# Seeking Opinions



## gearyp (Jul 30, 2009)

Hey guys, I'm new here and have found a TON of great info. This is my first post so go easy on me:waving:
We have been plowing for several years and a while back I purchased 888 PlowGuy and 888PlowGuy.Com (which we are currently redesigning)
It has worked very well for us and I'm now thinking of spending the time and money in implementing a system where we can lease the number to different companies in specified areas or markets so they can benefit from it also. Basically the system would route the call to the closest office based on the callers phone number. We would also offer them a page on the website where basically you enter your zip code on the home page and it directs you to the page of the office closest to you. We service several nationwide accounts so our network of Plow businesses could also benefit in this way as well as targeted national advertising. Obviously there would only be a limited amount of businesses able to use this (geographically) so I was wondering if this is something you guys think would work or would it be a waste of time? It would probably cost each business $150 per month but that would include the phone, website, business contacts and National Advertising.
Look forward to hearing your thoughts


----------



## Mick (May 19, 2001)

Seems like it would work if you developed a good business plan and thought through every aspect of your business. Like, are you simply acting as a lessor for the number or are you going to act as a National snow & ice control company whereby you write contacts with the customers and provide service through subs? If you're simply leasing the number, check if you can do that through the telephone co and have a good contract drawn up. What are the physical and service limits of your plan?


----------



## gearyp (Jul 30, 2009)

Mick,
I think we are probably looking more at being a National snow & ice control company, because I think it would be more beneficial to anyone we brought onboard and that is ultimately our goal. We can see the benefit of this idea but want to make sure others do too. We have all the information on offering the phone number and the possibilities are endless as far as being able to offer according to zip code, area code, state, county etc... With the system we are considering I can't see too many limits as far as that's concerned. My only hesitation is the cost and effort, just wanted to see if others could see what I see in it.
Thanks for your reply. I agree, a very thought out business plan is definitely in order!


----------



## 2COR517 (Oct 23, 2008)

Seems like a good idea to me overall. Some things to think about.......

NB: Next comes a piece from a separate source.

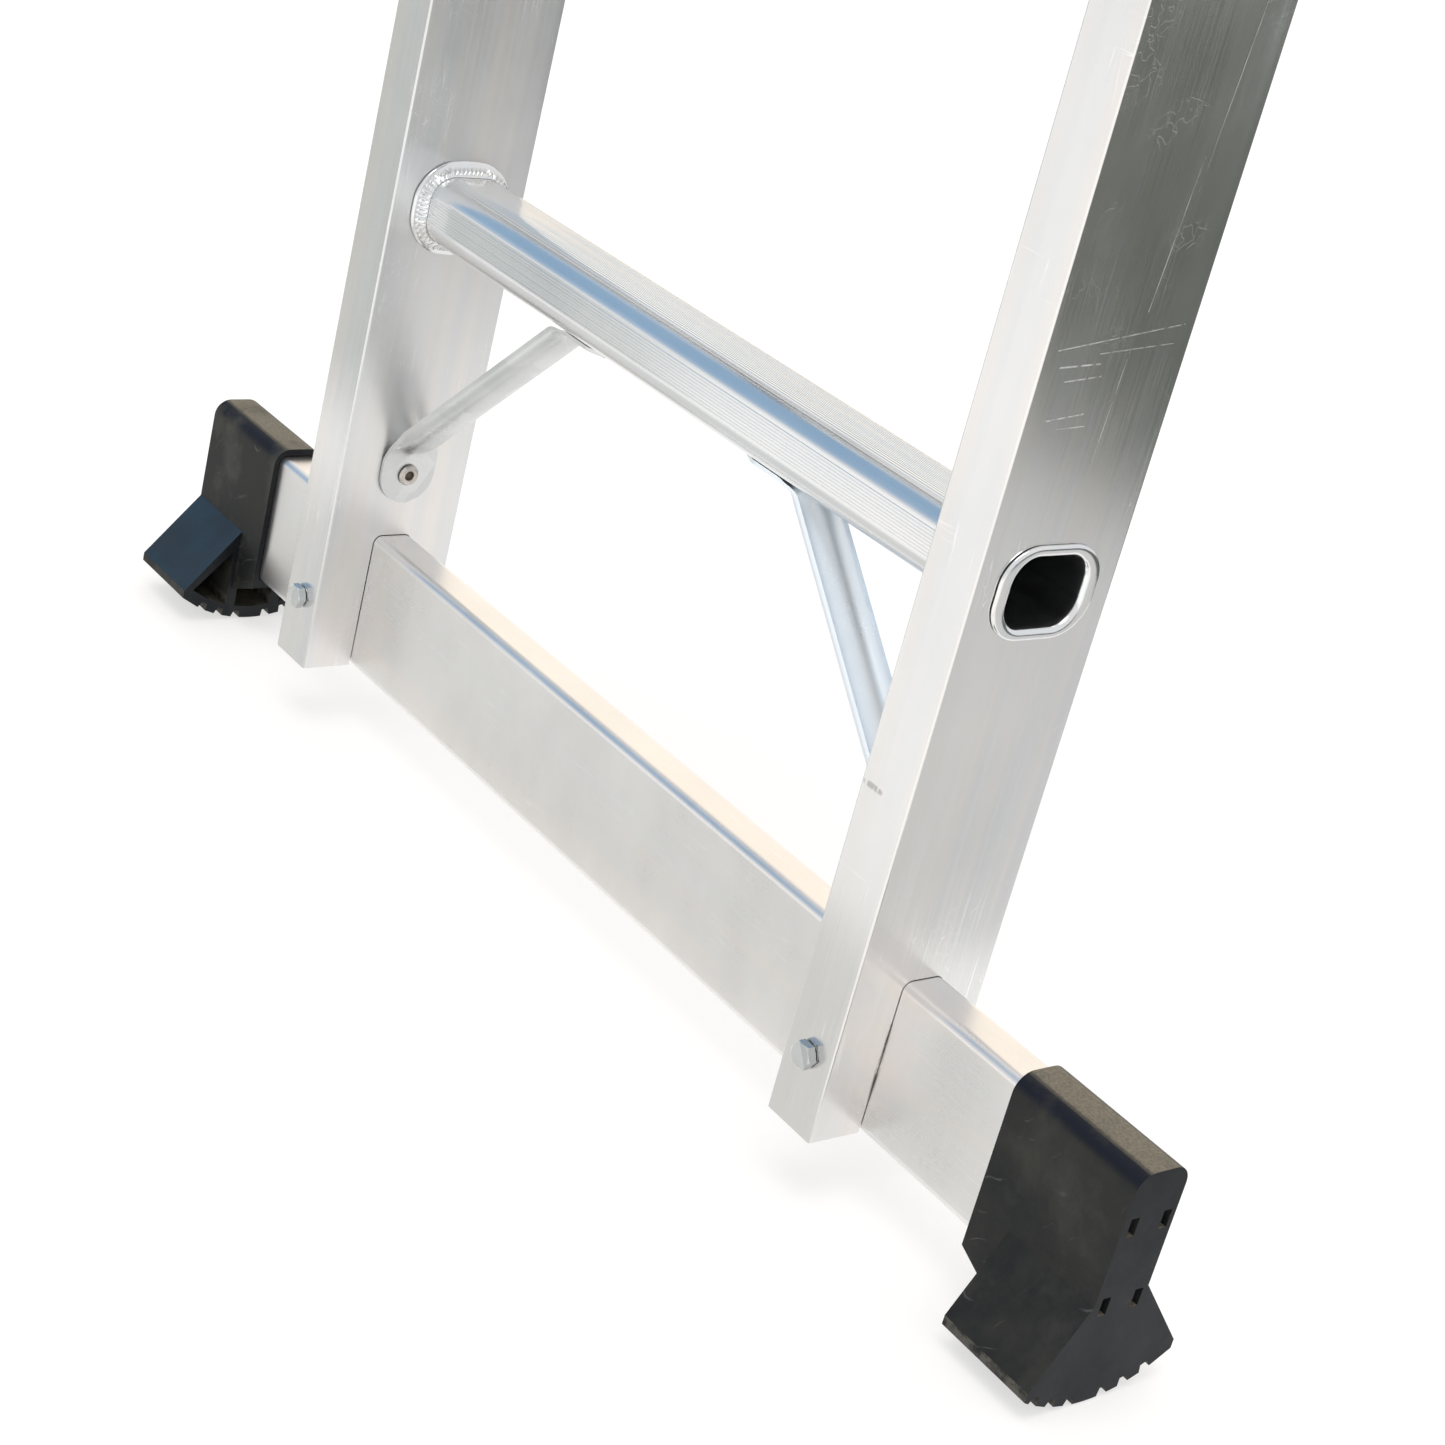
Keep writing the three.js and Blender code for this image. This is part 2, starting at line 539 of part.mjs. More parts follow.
// fly section
addPair('fly_stile', flyStile(), millAluminium);
rungHeights(FLY_FIRST_RUNG_Z).forEach((z, i) => {
  add(`fly_rung_${i + 1}`, rung(FLY_HALF, FLY_Y + RUNG.y, z), rungAluminium);
});
addPair('fly_bottom_cap', endCap(FLY_HALF, FLY_Y, FLY_BOTTOM, -1), capPlastic);
addPair('fly_top_cap', endCap(FLY_HALF, FLY_Y, FLY_TOP, 1), capPlastic);
addPair('lower_guide', lowerGuide(), zincSteel);
addPair('hook', hook(), castAluminium);

const boltFace = FLY_HALF + LOWER_GUIDE.sheet + 2 * GAP;
const nutFace = hookX - HOOK_THICK - GAP;
HOOK_BOLT_Z.forEach((z, i) => {
  addPair(`hook_bolt_${i + 1}`, join([
    hexagon('x', 0, BOLT.head, [boltFace, FLY_Y, z]),
    turned(rod(BOLT.radius, nutFace - BOLT.nut - 2 - boltFace, 1), 'x', [boltFace, FLY_Y, z])]), zincSteel);
  addPair(`hook_nut_${i + 1}`, cut(hexagon('x', -BOLT.nut, 0, [nutFace, FLY_Y, z]),
    [turned(rod(BOLT.radius + 0.05, -BOLT.nut - 1, 1), 'x', [nutFace, FLY_Y, z])]), zincSteel);
});

addPair('latch', latch(), zincSteel);
addPair('latch_pin', latchPin(), zincSteel);

export default ladder;
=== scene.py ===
import math

import bmesh
import bpy
from mathutils import Matrix, Vector

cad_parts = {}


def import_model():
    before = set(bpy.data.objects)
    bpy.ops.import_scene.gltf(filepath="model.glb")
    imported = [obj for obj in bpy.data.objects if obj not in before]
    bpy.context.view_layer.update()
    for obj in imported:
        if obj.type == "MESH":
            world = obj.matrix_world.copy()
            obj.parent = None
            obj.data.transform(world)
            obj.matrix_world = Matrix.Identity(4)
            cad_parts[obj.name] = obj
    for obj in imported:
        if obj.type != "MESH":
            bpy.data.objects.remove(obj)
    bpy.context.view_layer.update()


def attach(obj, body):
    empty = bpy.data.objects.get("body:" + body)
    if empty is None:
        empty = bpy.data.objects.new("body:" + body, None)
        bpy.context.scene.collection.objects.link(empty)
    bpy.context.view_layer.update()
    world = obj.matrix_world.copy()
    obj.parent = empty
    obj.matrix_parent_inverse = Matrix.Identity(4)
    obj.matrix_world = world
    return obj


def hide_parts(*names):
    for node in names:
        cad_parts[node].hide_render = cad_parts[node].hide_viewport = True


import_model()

MM = 0.001

# ---------------------------------------------------------------- dimensions, millimetres

GAP = 0.3
STILE_THICK, STILE_DEPTH, STILE_WALL, STILE_CORNER = 26, 68, 2, 1.0
BASE_HALF, FLY_HALF, FLY_Y = 210, 175, -72
BASE_BOTTOM, BASE_TOP = 29, 2059
FLY_BOTTOM, FLY_TOP = 484, 2325
RUNG_DEPTH, RUNG_HEIGHT, RUNG_CORNER, RUNG_WALL, RUNG_Y = 39, 31, 12, 2, 0.6
FIRST_RUNG_Z, FLY_FIRST_RUNG_Z, PITCH, RUNGS = 255, 535, 280, 7
BAR_HALF, BAR_DEPTH, BAR_HEIGHT, BAR_CORNER, BAR_WALL, BAR_Y = 335.5, 20, 67, 4, 2, 1
BOLT_X, BOLT_Z = 197, 60.7
BOLT_RADIUS, BOLT_FLATS, BOLT_HEAD, NUT_HEIGHT = 2.95, 10, 4, 5
BOLT_HOLE, NUT_BORE, RIVET_HOLE, PIN_HOLE = 3.3, 3.1, 2.7, 3.8
BRACE_Y, BRACE_RIVET_Z, BRACE_RIVET_X = 0.7, 127.5, 62
UPPER_GUIDE_SHEET, LOWER_GUIDE_SHEET, HOOK_PLATE, LATCH_PLATE = 3, 2.5, 5, 4
HOOK_BOLT_Z = (612, 645)
GUIDE_RIVET_Z = (1980, 2010)
LATCH_Y, LATCH_Z = -29, 570


# ---------------------------------------------------------------- mesh helpers

def rounded(wide, high, radius, cu=0.0, cv=0.0, steps=6):
    """Points round a rounded rectangle centred on (cu, cv), counter-clockwise from its +u side's top."""
    points = []
    for corner in range(4):
        su = 1 if corner in (0, 3) else -1
        sv = 1 if corner < 2 else -1
        for i in range(steps + 1):
            a = math.pi / 2 * (corner + i / steps)
            points.append((cu + su * (wide / 2 - radius) + radius * math.cos(a),
                           cv + sv * (high / 2 - radius) + radius * math.sin(a)))
    return points


def fillet(points, radii, steps=5):
    """A polygon with its corners rounded. radii is one number or one for each corner."""
    out = []
    n = len(points)
    for i in range(n):
        r = radii[i] if isinstance(radii, (list, tuple)) else radii
        p = Vector(points[i])
        a = Vector(points[i - 1]) - p
        b = Vector(points[(i + 1) % n]) - p
        la, lb = a.length, b.length
        a.normalize()
        b.normalize()
        angle = a.angle(b)
        if r <= 0 or angle > math.pi - 0.02:
            out.append(tuple(p))
            continue
        cut = min(r / math.tan(angle / 2), la * 0.49, lb * 0.49)
        r = cut * math.tan(angle / 2)
        centre = p + (a + b).normalized() * (r / math.sin(angle / 2))
        start, end = p + a * cut - centre, p + b * cut - centre
        sweep = start.angle(end)
        turn = 1 if start.x * end.y - start.y * end.x > 0 else -1
        for k in range(steps + 1):
            t = turn * sweep * k / steps
            out.append((centre.x + start.x * math.cos(t) - start.y * math.sin(t),
                        centre.y + start.x * math.sin(t) + start.y * math.cos(t)))
    return out


def place(axis, u, v, h):
    """A profile point (u, v) at height h along the axis, as (x, y, z)."""
    return {"x": (h, u, v), "y": (u, h, v), "z": (u, v, h)}[axis]


def loft(rings, loop=False):
    """Faces that join rings of the same number of points, capped at both ends unless it is a loop."""
    verts = [p for ring in rings for p in ring]
    n, m = len(rings[0]), len(rings)
    faces = []
    for s in range(m if loop else m - 1):
        t = (s + 1) % m
        for i in range(n):
            j = (i + 1) % n
            faces.append((s * n + i, s * n + j, t * n + j, t * n + i))
    if not loop:
        faces.append(tuple(range(n))[::-1])
        faces.append(tuple(range((m - 1) * n, m * n)))
    return verts, faces


def prism(points, low, high, axis):
    """A profile drawn out along the axis from low to high."""
    return loft([[place(axis, u, v, h) for u, v in points] for h in (low, high)])


def lathe(profile, axis, at, sides=40, loop=False):
    """A piece turned about the axis through at. profile is (radius, height) pairs, in order along it."""
    turns = [2 * math.pi * i / sides for i in range(sides)]
    rings = [[tuple(Vector(place(axis, r * math.cos(a), r * math.sin(a), h)) + Vector(at)) for a in turns]
             for r, h in profile]
    return loft(rings, loop)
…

Let's say someone from my area goes to your site, puts in their zip code, and my name/number come up. Am I subbing from you? Do you take care of billing, responsibility for quality of work, insurance, etc? Or, are you out of the deal at that point? I just pay you a commision/fee for the lead?

And how will you qualify who is a satisfactory contractor, that is up to your standards?


----------



## gearyp (Jul 30, 2009)

Good questions! I don't think you would be "subbing" through us, I envisioned you being able to market the number (888plowguy) and website and locally and any business you get at your location would be yours. That would be one of the benefits included in your monthly fee and as a "partner" you would benefit from any national marketing we did also. We would handle any billing, quality control, write contracts and handle billing ONLY for the national accounts we are actively pursuing. So say we get a huge retail chain and need subs for 25 locations we would handle all of the mentioned items and you as a partner would take care of your local locations plowing, but we would handle all of the paperwork etc... As far as coming up with a system to make sure the people we have are "quality", that is something we will have to come up for a plan. I would think the requirments are that you would need to be licensed etc.. have verifiable experience, and understand that the only way that this really works for you is to actively market the number and website, as we will be doing. Do you have any other ideas? I really appreciate the help you guys are giving me and I'm becoming more confident that this may actually work!
I can't wait to brainstorm some more with you.


----------



## Mick (May 19, 2001)

If the are "your"accounts, then you would be liable for performance. If they're "my" accounts, then why are you handling scheduling, billing etc? How about people who have different telephone companies? Are those companies going to let their customers use another co's number?


----------



## gearyp (Jul 30, 2009)

The only accounts that are ours and in turn handle the paperwork for would be the national accounts that we secure such as a large retailer. We would be responsible for the overall account, you as our partner would be responsible for your local location. You would still schedule (based on the clients requirements) and bill us, we would only compile all of the bills and submit to corporate for payment. As far as the phone number, the company we are considering is a third party administrator for 800's etc and explained that it wouldn't matter who your phone company is the way their software works is in real time as the call comes in, it is routed to the office we have specified based on the callers phone number etc.. So basically, as the call comes in it is routed to your existing phone number, this is all done real time and seemlessly. We tried the system out and there are no clicks or pauses, you have no idea that your call is being routed anywhere, it just rings and someone answers. That is the main holdup on us pulling the trigger on this deal. The setup is costly and requires maitenance, so I wanted to see if anyone had any thoughts or ideas on it.
Thanks again for the great brainstorming


----------